A Luta Pela Esperança
Nota: 8
A história de James J. Braddock era um convite aberto para ser transformado em filme. Durante a década de 1920, ele foi um lutador de certo renome na categoria meio-pesado e dono de uma poderosa direita. Mas em 18 de julho de 1929 perdeu para Tommy Loughram por pontos após 15 assaltos. O dinheiro que tinha conseguido juntar, Braddock investiu em ações e em uma companhia de táxis. Em setembro do mesmo ano, ele e quase todo o povo norte-americano foi a nocaute com a queda da bolsa. Vieram a grande depressão, o desemprego, a fome, a pobreza.
O grande trunfo do diretor Ron Howard e Russel Crowe - reeditando a dupla de Uma Mente Brilhante - é conseguir mostrar todo o desespero de Braddock (Crowe) e seus conterrâneos em A Luta Pela Esperança (Cinderella Man, 2005). Mais do que um filme sobre um boxeador que conseguiu ressurgir no esporte após uma série de reveses, o longa é um drama sobre uma das mais duras fases da poderosa economia dos Estados Unidos.
O apelido de "Homem Cinderella" foi criado pelo cronista esportivo Damon Runyon e resume bem o conto de fadas pelo qual Braddock e sua família passaram. Durante seus dias de desespero, Braddock e sua esposa, Mae, se mudaram com seus três filhos da confortável casa no subúrbio de New Jersey para um cortiço. Não havia comida suficiente para alimentar seus filhos, o pouco leite que restava era misturado com água para render e, em pleno inverno, não havia dinheiro sequer para o aquecimento. Braddock engoliu seu orgulho, utilizou a ajuda do governo e - em uma das mais emocionantes cenas do filme - foi mendigar. Tudo isso para manter sua família unida e seus filhos longe da delinqüência.
Sua sorte começou a mudar quando conseguiu a chance de disputar uma última luta no Madison Square Garden. A bolsa era pequena, mas suficiente para quitar algumas dívidas. Sem o peso da responsabilidade e com uma nova arma secreta, ele consegue uma improvável vitória e assim ganha a chance de novas lutas, até conseguir a chance de disputar o título mundial dos pesos-pesados contra Max Baer - dono de um cartel invejável e responsável pela morte de dois adversários, que tiveram seus cérebros descolados após receberem seus potentes golpes.
As lutas são sempre muito tensas, mas em não inovadores no gênero. A câmera do diretor de fotografia Salvatore Totino (Um Domingo Qualquer) coloca o público dentro do ringue, levando e acertando socos junto com os pugilistas. Tecnicamente, destacam-se também a trilha sonora de Thomas Newman, que faz muita referência às raízes irlandesas de Braddock, o desenho de produção de Wynn Thomas e os figurinos de Daniel Orlandi, que ajudam a situar o público no tempo e espaço.

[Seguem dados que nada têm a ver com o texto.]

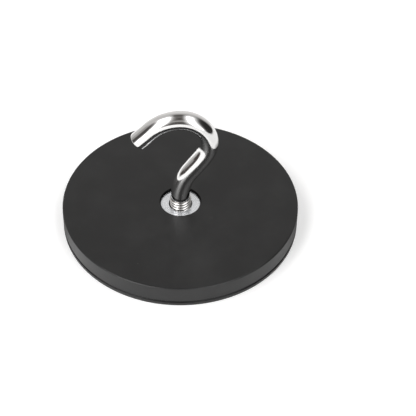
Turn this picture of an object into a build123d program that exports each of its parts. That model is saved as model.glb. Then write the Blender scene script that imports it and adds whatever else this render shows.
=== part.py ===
from build123d import *
import os
from math import acos, atan2, degrees, hypot

# Rubber-coated pot magnet with an open hook screwed into its centre.
# Lengths are in millimetres and angles in degrees. +Z is up. The origin is on
# the magnet's axis, in the plane of its holding face. The hook is bent in the
# XZ plane, with its mouth towards -X.

# Rubber jacket: one overmoulding round everything but the hook
disc_diameter = 88.0
holding_skin = 0.8            # rubber between the magnets and the holding face
side_wall = 2.0               # rubber outside the rim of the base plate
top_cover = 1.0               # rubber above the face of the bush
recess_diameter = 14.8        # opening in the top rubber that shows the bush
top_edge_radius = 0.5
foot_edge_radius = 0.3
recess_edge_radius = 0.4
foot_lip_height = 1.4         # from the holding face up to the moulding groove
groove_height = 1.0
groove_depth = 0.4

# Base plate: the steel disc that joins the magnets' back poles
plate_thickness = 3.0

# Bush: a turned steel insert with a blind threaded bore
bush_flange_diameter = 18.0
bush_flange_thickness = 1.0
bush_body_diameter = 12.0
bush_floor = 1.0              # steel left below the bore
bore_countersink = 0.35
thread_diameter = 8.0
thread_play = 0.05            # between the rod's thread and the bore, per side

# Magnets: nickel-plated discs in two rings, seated on the base plate
magnet_diameter = 12.0
magnet_thickness = 3.0
magnet_edge_chamfer = 0.2
magnet_rim_margin = 3.0       # plate left outside the outer ring
ring_gap = 4.5                # between the outer ring and the inner one
inner_ring_count = 6
outer_ring_count = 12

# Hook: one bent rod with a rolled thread
rod_diameter = 7.0
thread_exposed = 3.8          # thread left above the face of the bush
thread_run_out = 0.3          # cone from the thread down to the plain rod
thread_lead_in = 0.7          # chamfer at the screwed-in end
shank_plain = 0.1             # straight rod between the run-out and the neck
neck_bend_radius = 24.0
neck_straight = 9.0
crown_radius = 10.5
crown_turn = 130.0
easing_radius = 15.0
easing_turn = 40.5
tip_straight = 7.2
tip_chamfer = 0.45

# Heights above the holding face, from the bottom up
magnet_foot = holding_skin
plate_foot = magnet_foot + magnet_thickness
flange_foot = plate_foot + plate_thickness
bush_face = flange_foot + bush_flange_thickness
disc_height = bush_face + top_cover
bush_foot = magnet_foot
bore_floor = bush_foot + bush_floor
thread_top = bush_face + thread_exposed
rod_foot = thread_top + thread_run_out
neck_foot = rod_foot + shank_plain

# Sizes across
disc_radius = disc_diameter / 2
plate_radius = disc_radius - side_wall
outer_ring_radius = plate_radius - magnet_rim_margin - magnet_diameter / 2
inner_ring_radius = outer_ring_radius - magnet_diameter - ring_gap
bore_radius = thread_diameter / 2 + thread_play
rod_radius = rod_diameter / 2

# The neck leans so far that the crown's centre lies on the axis of the shank,
# which puts a hanging load in line with the thread.
radii_sum = neck_bend_radius + crown_radius
neck_lean = degrees(
    acos(neck_bend_radius / hypot(radii_sum, neck_straight))
    - atan2(neck_straight, radii_sum)
)


def standing_disc(diameter, foot, height):
    """A round disc on the Z axis whose lower face is at the height foot."""
    base = Plane.XY.offset(foot)
    return base * Cylinder(diameter / 2, height, align=(Align.CENTER, Align.CENTER, Align.MIN))


def base_plate():
    """Flat steel disc with a hole that the body of the bush fills."""
    plate = standing_disc(2 * plate_radius, plate_foot, plate_thickness)
    return plate - standing_disc(bush_body_diameter, plate_foot, plate_thickness)


def bush_blank():
    """The bush before it is bored: a flange on the plate, a body through it."""
    flange = standing_disc(bush_flange_diameter, flange_foot, bush_flange_thickness)
    body = standing_disc(bush_body_diameter, bush_foot, flange_foot - bush_foot)
    return flange + body


def threaded_bush():
    """The bush with its blind bore, which is countersunk at the mouth."""
    bore = standing_disc(2 * bore_radius, bore_floor, bush_face - bore_floor)
    bush = bush_blank() - bore
    mouth = bush.edges().filter_by(GeomType.CIRCLE).group_by(Axis.Z)[-1].sort_by(SortBy.RADIUS)[0]
    return chamfer(mouth, bore_countersink)


def magnet_rings():
    """The discs of the inner ring, then those of the outer ring."""
    disc = standing_disc(magnet_diameter, magnet_foot, magnet_thickness)
    disc = chamfer(disc.edges().filter_by(GeomType.CIRCLE), magnet_edge_chamfer)
    places = [
        *PolarLocations(inner_ring_radius, inner_ring_count),
        *PolarLocations(outer_ring_radius, outer_ring_count),
    ]
    return [place * disc for place in places]


def moulding_groove():
    """Ring cut into the side wall just above the holding face."""
    outside = standing_disc(disc_diameter, foot_lip_height, groove_height)
    inside = standing_disc(disc_diameter - 2 * groove_depth, foot_lip_height, groove_height)
    return outside - inside


def rubber_jacket(inserts):
    """Moulded disc with a cavity of the exact shape of the inserts."""
    jacket = standing_disc(disc_diameter, 0, disc_height)
    rims = jacket.edges().filter_by(GeomType.CIRCLE).sort_by(Axis.Z)
    jacket = fillet(rims[0], foot_edge_radius)
    rims = jacket.edges().filter_by(GeomType.CIRCLE).sort_by(Axis.Z)
    jacket = fillet(rims[-1], top_edge_radius)
    jacket -= moulding_groove()
    jacket -= standing_disc(recess_diameter, bush_face, top_cover)
    top_rims = jacket.edges().filter_by(GeomType.CIRCLE).group_by(Axis.Z)[-1]
    jacket = fillet(top_rims.sort_by(SortBy.RADIUS)[0], recess_edge_radius)
    for insert in inserts:
        jacket -= insert
    return jacket


def hook_route():
    """Centre line of the rod, from the top of its thread to its tip."""
    with BuildLine(Plane.XZ) as route:
        shank = Line((0, rod_foot), (0, neck_foot))
        bend = JernArc(shank @ 1, shank % 1, neck_bend_radius, -neck_lean)
        neck = PolarLine(bend @ 1, neck_straight, direction=bend % 1)
        crown = JernArc(neck @ 1, neck % 1, crown_radius, crown_turn)
        easing = JernArc(crown @ 1, crown % 1, easing_radius, easing_turn)
        PolarLine(easing @ 1, tip_straight, direction=easing % 1)
    return route.line


def hook():
    """Bent rod with a square-cut tip, and its thread as a plain cylinder."""
    route = hook_route()
    rod = sweep(Plane(route @ 0, z_dir=route % 0) * Circle(rod_radius), route)
    tip_rim = rod.edges().filter_by(GeomType.CIRCLE).sort_by_distance(route @ 1)[0]
    rod = chamfer(tip_rim, tip_chamfer)
    screw = standing_disc(thread_diameter, bore_floor, thread_top - bore_floor)
    screw = chamfer(screw.edges().sort_by(Axis.Z)[0], thread_lead_in)
    run_out = loft([
        Plane.XY.offset(thread_top) * Circle(thread_diameter / 2),
        Plane.XY.offset(rod_foot) * Circle(rod_radius),
    ])
    return screw + run_out + rod


def write_node(name, shape):
    """Write one piece to the file that carries its name."""
    export_step(shape, os.path.join("parts", name + ".step"))


os.makedirs("parts", exist_ok=True)
plate = base_plate()
magnets = magnet_rings()
write_node("rubber_jacket", rubber_jacket([plate, bush_blank(), *magnets]))
write_node("base_plate", plate)
write_node("threaded_bush", threaded_bush())
for number, magnet in enumerate(magnets, start=1):
    write_node(f"magnet_{number:02d}", magnet)
write_node("hook", hook())
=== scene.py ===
"""Finishes and fine forms of a rubber-coated pot magnet with an open hook.

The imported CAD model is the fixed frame. Lengths are in metres, +Z is up, and the origin
lies on the disc's axis in the plane of its holding face. The hook is bent in the XZ
plane, with its mouth towards -X.
"""

import logging
import math
from dataclasses import dataclass, field
from enum import Enum
from typing import Any, Callable, Sequence

import bmesh
import bpy
from mathutils import Matrix, Vector


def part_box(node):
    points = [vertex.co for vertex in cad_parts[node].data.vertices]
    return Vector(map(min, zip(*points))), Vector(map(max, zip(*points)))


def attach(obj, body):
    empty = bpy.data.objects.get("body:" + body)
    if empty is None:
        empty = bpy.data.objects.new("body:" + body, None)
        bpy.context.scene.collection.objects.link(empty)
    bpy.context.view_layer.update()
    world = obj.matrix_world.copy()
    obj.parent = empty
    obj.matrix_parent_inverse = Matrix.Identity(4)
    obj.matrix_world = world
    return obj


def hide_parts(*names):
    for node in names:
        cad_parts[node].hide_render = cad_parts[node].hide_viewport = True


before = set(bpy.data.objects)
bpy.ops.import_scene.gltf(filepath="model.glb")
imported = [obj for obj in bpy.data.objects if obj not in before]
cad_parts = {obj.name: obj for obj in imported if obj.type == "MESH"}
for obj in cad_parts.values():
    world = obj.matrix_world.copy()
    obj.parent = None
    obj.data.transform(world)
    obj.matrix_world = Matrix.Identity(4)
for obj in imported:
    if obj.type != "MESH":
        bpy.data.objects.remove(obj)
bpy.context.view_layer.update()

MM = 0.001
MIDDLE = 0.5                  # the mean of a noise
NOISE_ROUGHNESS = 0.55
SPECK_CORE = 0.4              # the share of a speck's radius that is full
SPECK_CUT = 0.02              # how sharply a cell is chosen to hold a speck
NO_RADIUS = 1e-7              # a circle smaller than this is one point
Colour = tuple[float, float, float]
Ring = list[bmesh.types.BMVert]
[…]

As atuações de Russel Crowe como Braddock e Paul Giamatti como seu empresário Joe Gould mostram mais uma vez o alto nível dos dois. Para interpretar o lutador, Crowe perdeu 23 quilos treinando duro sob a supervisão de Angelo Dundee, que em outros tempos foi técnico do Muhamad Ali, Sugar Ray Leonard e até do nosso Maguila - na época em que se sonhava de uma luta do brasileiro contra Mike Tyson. Vale destacar também o grandalhão Craig Bierko, que interpreta Baer. Como em todo conto de fadas é necessário um vilão, os roteiristas erraram ao retratar Baer e cometeram injustiça histórica. É na passagem em que o campeão afirma que consolará a mulher de Braddock depois de matá-lo - alusão ao fato de um rival de Baer ter morrido após o castigo que recebeu no ringue. Baer ficou conhecido como playboy, mais interessado em festas. No entanto, seria incapaz de tais atos de crueldade. Tal liberdade não é novidade em filmes do gênero. Hurricane, por exemplo, dá a entender que Rubin Carter só não foi campeão porque foi roubado.
A luta de um homem comum, que passou pelo pior, conseguiu superar as barreiras e se reerguer é o resumo de tudo o que Hollywood sempre quer mostrar. Mas não imagine os dramas baratos, cheios de redundâncias que se vê por aí. Howard é mais cuidadoso. Ele conhece bem o público para quem fala e explica - apenas uma vez, mas de forma bastante didática - a real motivação que mantém Braddock de pé mesmo depois de tanta porrada: ele não lutava pelo amor ao esporte, mas sim contra a pobreza e foi isso que o tornou um exemplo para tanta gente.
Mas quem for ao cinema esperando outro Menina de Ouro sairá decepcionado. A Luta é edificante, mais leve e não tão denso dramaticamente, apesar das cenas de miséria (que diga-se de passagem, lembram e muito a miséria que temos no Brasil hoje em dia).